30 Mar 11 Myths About Mediation and Arbitration
I notice a lot of people are a little confused about alternative dispute resolution in general. Christian Slater once said, “As you get older you learn some balance and mediation in your life – that’s where I am right now. I feel pretty comfortable about things.” Well, he shouldn’t feel too comfortable because the word he was looking for was meditation. But why should he be any different when it comes to being a little confused. Here are the Top 11 Myths about Mediation and Arbitration.
- Arbitration is binding. No, it is not always binding. Some agreements specify for it to be non-binding.
- Mediation is non-binding. While that is literally true, that talking does not bind you, an agreement reduced to writing and signed by the parties is binding.

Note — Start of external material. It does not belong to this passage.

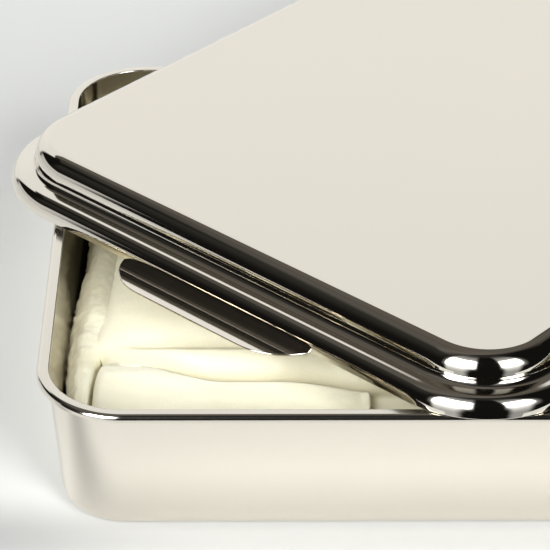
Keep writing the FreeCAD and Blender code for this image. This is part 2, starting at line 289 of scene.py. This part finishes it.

- Everything said in an alternative dispute resolution forum is confidential. There are exceptions including for a signed agreement, to prevent a crime, defense in a malpractice suit, and establishing legal defenses to formation of a mediated agreement.
- Mediators and arbiters have immunity. Again, there are exceptions including when the alternative dispute resolution is not court ordered and is not conducted by a certified professional or when the mediator or arbiter acts maliciously or in bad faith.
- The evidence code does not apply in alternative dispute resolution. Yes, it does apply in court ordered arbitration.
- Alternative dispute resolution applies only to lawsuits. That is not true, especially with mediation, which has gained popularity with students, professional and trade associations, and in business contracts.
- Arbitration clauses are always legal. Unconscionable terms (extremely unfair in procedure and substance) violate due process rights. Examples of terms court have found unenforceable include barring discovery of a disputed contract, reducing the statute of limitations to months or even weeks, a forum clause at some distant location like Los Angeles, and a severability clause following many far-reaching terms. That is, asking the court to let you try anything and then let know which terms you can get away with.
- Written agreements are enforceable by the court. This is only true if the agreement grants jurisdiction and is entered as a settlement agreement in the case, if there is one.
- There are the only 2 kinds of alternative dispute resolution (ADR). There are several hybrid forms too such as mediation-arbitration, where a mediator turns arbiter when parties fail to reach a mediated settlement.
- Having an attorney is not so important. Most cases settle while mediating. This when you mot need an attorney’s expertise. An attorney can be invaluable in negotiating your best possible settlement by presenting a strong legal argument that settlement is justified by the risk and expense of trial. Do not try this on your own.
- A mediator is a modern concept. Check your bible. The concept of mediators is mentioned in both the Hebrew and Christian scriptures.